La rapidité de ce transfert suscite la colère des associations. Avec la notification «en grande précipitation» d’un arrêté de reconduite à la frontière et leur placement en CRA, «on voit mal dans de telles circonstances comment leur situation a été examinée individuellement comme l’avait annoncé le ministre de l’immigration Eric Besson», juge Amnesty International, qui exige la procédure normale. «Le droit est bafoué, il y a détournement de la loi», estime la Cimade. «Dans l’ordre des choses, d’abord on traite les dossiers de demande d’asile et après éventuellement, on place en CRA. Là, c’est l’inverse qui a été choisi». Pour SOS Soutien aux sans-papiers, «on n’a pas le droit de les placer en CRA, car ce sont des réfugiés et ils ne sont donc pas expulsables». Enfin Pierre Henry, directeur général de France Terre d’asile, relève que «le choix de transférer (les migrants) vers des lieux privatifs de liberté complique la tâche des défenseurs des droits», qui ont «peu de temps pour déposer les recours». Sans papiers, leur nationalité n’a pas pu être établie avec certitude mais ces réfugiés, qui sont dans un état de santé satisfaisant, se présentent dans leur majorité comme des Kurdes venant de Syrie. Les autres affirment venir du Maghreb. Les migrants seraient partis de Syrie en camion avant d’arriver en Tunisie où ils auraient embarqué sur un cargo russe. Ce navire les a probablement débarqués à l’aide de petites embarcations, précise le préfet. Les clandestins n’avaient, selon le procureur, pas la France comme destination. Ils espéraient se rendre en Suède ou en Norvège pour y trouver du travail. Ils auraient versé à leurs passeurs de 2.500 à 10.000 euros pour ce périple à travers la Méditerranée. Toutefois les circonstances et la date de leur arrivée demeurent floues. Le groupe aurait été débarqué sans doute jeudi soir mais il n’est pas exclu que ce débarquement ait eu lieu avant.
Le parquet d’Ajaccio a ouvert une information judiciaire pour «aide à l’entrée et au séjour d’étrangers en situation irrégulière en bande organisée». La priorité est de retrouver l’embarcation des passeurs. Les enquêteurs se concentrent sur un navire ukrainien, stationné à Fos-sur-Mer. La gendarmerie maritime procède à des vérifications. Une inspection effectuée vendredi, en Sardaigne, sur un premier bateau suspect, un cargo russe, n’a pas apporté d’élément probant.

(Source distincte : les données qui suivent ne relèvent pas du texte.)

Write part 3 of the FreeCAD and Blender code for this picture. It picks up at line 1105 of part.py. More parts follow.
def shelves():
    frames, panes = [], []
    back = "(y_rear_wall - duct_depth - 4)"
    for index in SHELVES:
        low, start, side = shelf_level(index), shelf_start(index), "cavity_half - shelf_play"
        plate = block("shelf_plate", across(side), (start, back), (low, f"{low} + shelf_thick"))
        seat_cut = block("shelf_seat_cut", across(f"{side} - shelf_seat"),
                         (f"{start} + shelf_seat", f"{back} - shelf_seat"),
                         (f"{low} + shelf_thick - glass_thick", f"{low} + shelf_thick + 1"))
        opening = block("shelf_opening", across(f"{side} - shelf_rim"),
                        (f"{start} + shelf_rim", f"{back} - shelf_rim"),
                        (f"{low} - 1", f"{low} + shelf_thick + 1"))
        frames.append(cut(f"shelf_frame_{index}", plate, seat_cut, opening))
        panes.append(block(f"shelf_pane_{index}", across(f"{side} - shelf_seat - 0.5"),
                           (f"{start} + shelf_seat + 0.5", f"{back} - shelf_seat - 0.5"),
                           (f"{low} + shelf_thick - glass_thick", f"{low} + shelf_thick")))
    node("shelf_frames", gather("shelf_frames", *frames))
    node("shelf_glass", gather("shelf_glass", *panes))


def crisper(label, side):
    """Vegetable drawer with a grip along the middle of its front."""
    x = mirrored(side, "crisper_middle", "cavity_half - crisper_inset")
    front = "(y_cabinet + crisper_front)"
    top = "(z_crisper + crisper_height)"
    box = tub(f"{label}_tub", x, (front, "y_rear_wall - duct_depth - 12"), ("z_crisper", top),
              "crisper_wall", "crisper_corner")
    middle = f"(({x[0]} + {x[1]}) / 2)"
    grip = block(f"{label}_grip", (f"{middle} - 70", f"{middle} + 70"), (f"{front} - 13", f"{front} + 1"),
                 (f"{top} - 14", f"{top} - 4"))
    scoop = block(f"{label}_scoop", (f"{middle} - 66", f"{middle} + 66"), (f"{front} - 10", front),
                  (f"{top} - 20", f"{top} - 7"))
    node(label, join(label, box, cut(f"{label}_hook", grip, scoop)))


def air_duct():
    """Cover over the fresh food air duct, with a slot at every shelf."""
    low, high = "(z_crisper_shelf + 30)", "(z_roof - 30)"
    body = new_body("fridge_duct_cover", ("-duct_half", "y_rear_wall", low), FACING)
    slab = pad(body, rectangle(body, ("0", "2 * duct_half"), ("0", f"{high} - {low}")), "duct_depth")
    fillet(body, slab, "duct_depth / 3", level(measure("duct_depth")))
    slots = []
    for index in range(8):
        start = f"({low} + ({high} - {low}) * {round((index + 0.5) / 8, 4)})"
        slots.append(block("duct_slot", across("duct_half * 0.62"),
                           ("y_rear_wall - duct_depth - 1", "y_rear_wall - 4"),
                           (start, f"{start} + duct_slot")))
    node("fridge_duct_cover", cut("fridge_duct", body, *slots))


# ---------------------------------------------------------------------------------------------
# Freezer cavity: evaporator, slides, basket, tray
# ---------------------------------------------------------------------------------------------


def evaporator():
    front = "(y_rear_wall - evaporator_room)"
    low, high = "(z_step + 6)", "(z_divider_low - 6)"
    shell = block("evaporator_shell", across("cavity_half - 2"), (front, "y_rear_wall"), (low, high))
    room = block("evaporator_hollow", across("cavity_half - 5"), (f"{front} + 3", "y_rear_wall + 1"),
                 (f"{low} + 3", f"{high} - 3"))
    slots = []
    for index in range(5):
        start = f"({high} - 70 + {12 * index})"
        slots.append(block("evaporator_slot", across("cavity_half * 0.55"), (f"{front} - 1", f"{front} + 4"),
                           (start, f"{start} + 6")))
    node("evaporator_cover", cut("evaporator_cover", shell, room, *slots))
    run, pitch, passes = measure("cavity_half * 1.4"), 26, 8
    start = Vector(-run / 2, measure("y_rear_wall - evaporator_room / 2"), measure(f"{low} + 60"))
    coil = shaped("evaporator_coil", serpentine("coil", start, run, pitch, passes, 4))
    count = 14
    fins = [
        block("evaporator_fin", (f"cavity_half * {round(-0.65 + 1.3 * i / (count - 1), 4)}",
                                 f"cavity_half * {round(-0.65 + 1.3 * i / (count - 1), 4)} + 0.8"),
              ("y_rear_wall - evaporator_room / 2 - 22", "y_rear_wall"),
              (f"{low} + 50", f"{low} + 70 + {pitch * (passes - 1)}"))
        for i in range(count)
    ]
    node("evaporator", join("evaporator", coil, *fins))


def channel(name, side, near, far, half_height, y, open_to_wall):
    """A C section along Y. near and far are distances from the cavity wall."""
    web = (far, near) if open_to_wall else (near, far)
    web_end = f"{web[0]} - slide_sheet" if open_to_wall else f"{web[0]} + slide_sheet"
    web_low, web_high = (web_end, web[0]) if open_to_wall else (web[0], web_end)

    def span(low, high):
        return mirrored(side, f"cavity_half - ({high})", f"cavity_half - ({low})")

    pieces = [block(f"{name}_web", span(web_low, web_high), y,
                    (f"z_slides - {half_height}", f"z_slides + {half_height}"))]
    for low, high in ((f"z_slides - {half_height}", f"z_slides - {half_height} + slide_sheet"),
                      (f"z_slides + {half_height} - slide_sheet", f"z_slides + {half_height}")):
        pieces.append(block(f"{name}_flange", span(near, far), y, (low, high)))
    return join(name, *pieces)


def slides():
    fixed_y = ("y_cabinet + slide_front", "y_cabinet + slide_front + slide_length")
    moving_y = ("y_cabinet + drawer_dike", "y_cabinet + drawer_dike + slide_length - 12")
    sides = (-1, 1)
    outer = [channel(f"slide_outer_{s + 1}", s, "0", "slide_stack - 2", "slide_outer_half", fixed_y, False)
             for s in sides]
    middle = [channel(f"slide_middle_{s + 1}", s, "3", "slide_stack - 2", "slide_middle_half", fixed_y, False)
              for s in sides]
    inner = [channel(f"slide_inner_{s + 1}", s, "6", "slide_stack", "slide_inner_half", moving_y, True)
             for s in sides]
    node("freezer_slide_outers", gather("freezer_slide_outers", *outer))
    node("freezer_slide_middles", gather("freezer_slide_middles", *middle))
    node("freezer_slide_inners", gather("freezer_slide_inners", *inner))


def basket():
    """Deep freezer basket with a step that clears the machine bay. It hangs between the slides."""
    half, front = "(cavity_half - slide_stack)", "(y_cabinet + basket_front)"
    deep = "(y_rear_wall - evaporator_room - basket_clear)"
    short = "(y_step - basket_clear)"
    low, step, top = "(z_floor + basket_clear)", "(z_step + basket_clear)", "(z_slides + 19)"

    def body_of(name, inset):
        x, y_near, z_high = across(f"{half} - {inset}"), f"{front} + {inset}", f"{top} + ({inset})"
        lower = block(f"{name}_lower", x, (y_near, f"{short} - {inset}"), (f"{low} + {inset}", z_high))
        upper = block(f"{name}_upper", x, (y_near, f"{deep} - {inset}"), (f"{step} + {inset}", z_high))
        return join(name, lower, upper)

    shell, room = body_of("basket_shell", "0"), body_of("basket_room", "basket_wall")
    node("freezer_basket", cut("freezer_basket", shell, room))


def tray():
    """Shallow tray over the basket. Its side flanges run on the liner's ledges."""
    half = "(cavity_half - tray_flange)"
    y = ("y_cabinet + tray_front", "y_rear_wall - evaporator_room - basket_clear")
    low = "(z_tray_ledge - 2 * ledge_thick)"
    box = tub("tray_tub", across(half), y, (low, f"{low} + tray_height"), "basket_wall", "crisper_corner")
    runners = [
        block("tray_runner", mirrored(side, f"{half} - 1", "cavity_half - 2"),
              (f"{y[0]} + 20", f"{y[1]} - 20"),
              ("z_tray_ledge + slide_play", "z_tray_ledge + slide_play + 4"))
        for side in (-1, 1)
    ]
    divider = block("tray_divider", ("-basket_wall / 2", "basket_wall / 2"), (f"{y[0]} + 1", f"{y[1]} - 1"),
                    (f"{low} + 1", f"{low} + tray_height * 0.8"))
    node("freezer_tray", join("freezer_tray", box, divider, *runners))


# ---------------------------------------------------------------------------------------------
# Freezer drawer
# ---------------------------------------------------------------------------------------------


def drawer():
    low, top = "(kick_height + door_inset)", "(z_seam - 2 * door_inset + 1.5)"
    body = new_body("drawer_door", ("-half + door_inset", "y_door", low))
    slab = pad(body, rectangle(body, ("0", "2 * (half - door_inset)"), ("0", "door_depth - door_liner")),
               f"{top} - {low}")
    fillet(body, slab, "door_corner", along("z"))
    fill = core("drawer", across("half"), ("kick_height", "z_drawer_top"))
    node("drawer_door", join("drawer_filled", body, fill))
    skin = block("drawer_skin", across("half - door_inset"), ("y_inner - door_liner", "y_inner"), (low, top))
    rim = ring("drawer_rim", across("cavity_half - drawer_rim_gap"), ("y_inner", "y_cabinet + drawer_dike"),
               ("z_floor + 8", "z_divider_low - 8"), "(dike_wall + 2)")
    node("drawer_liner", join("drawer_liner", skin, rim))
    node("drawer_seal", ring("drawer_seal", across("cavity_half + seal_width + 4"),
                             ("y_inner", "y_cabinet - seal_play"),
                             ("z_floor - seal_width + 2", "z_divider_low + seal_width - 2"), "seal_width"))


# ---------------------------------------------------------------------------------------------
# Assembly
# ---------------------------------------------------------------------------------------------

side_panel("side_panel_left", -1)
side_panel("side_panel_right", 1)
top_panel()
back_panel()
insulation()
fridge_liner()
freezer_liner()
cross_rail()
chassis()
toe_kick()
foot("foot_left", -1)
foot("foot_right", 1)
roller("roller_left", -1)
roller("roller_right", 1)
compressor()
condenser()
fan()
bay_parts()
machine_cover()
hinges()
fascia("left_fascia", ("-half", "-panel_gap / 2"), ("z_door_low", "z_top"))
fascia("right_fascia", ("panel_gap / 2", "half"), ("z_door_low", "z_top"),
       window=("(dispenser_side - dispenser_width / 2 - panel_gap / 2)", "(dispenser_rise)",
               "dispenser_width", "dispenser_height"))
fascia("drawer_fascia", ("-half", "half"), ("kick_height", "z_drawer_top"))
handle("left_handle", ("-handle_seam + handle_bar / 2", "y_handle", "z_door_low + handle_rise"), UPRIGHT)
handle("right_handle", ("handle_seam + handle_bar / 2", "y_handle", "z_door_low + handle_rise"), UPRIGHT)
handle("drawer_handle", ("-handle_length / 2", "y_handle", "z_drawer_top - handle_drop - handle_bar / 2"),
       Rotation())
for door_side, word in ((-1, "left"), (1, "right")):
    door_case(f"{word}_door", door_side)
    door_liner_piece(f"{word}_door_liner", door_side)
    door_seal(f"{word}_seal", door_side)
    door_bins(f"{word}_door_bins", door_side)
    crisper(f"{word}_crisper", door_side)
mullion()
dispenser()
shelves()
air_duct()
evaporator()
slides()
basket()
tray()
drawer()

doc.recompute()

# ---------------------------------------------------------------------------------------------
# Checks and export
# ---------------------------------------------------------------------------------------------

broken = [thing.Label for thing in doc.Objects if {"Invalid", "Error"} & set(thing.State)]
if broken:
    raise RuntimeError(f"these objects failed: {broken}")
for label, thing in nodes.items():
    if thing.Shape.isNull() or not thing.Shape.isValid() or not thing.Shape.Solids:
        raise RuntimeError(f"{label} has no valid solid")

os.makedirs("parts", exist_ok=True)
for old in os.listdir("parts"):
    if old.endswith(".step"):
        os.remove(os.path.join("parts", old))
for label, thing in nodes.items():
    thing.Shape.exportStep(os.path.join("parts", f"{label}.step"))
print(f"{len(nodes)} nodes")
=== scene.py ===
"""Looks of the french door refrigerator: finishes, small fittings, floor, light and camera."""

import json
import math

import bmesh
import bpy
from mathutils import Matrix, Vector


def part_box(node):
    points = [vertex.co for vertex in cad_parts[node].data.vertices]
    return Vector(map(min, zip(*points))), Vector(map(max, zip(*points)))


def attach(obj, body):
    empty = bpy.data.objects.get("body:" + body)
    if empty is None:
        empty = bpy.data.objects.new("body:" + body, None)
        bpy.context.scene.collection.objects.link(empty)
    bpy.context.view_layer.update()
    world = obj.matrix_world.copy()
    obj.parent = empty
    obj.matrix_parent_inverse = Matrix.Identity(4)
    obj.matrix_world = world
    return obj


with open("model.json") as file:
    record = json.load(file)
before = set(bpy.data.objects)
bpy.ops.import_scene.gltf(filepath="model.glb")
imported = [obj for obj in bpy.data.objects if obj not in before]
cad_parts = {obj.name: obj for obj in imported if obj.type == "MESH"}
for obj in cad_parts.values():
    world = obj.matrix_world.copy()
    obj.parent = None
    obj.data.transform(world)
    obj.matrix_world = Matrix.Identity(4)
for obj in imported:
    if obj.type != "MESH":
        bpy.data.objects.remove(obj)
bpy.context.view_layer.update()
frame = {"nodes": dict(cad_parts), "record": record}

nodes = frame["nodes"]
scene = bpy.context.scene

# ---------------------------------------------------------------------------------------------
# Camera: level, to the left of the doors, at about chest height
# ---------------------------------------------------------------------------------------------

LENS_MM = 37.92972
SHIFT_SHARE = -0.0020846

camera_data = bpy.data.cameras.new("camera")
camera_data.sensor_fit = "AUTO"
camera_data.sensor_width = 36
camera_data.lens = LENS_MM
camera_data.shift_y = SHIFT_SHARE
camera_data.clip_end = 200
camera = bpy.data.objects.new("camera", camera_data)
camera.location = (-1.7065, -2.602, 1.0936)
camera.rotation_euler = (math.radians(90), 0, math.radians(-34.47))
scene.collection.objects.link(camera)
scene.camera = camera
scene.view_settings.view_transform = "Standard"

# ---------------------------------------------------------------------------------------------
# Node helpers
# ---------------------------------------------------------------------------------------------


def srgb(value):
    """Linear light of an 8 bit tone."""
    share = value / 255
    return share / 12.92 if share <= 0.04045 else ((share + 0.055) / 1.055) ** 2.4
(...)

C’est la première fois que la Corse est confrontée à un débarquement massif de clandestins sur ses côtes. Eric Besson va proposer à la présidence espagnole de l’Union européenne d’organiser un sommet de crise sur l’immigration clandestine. Remarquons qu’il ne se passe pas de semaines sans que ces problèmes ne soient évoqués dans les institutions européennes ainsi cette semaine audition de la commissaire désignée, Cecilia Malmström (cf. autre nouvelle dans Nea say…) et réunions à Tolède des Ministres de la Justice et des affaires intérieures. Un précédent s’était déjà produit en France en 2001 dans le Var. Dans la nuit du 17 au 18 février, un vieux vraquier rouillé battant pavillon cambodgien, le «ZHDE East Sea», s’était échoué sur une plage de Boulouris, à l’est de Saint-Raphaël. A l’intérieur, les sauveteurs avaient découvert 910 Kurdes, dont 480 enfants, hébergés à fond de cale dans des conditions insalubres. En 2008, les passeurs, huit Syriens et un Libanais, avaient été condamnés à des peines d’un à dix ans de prison.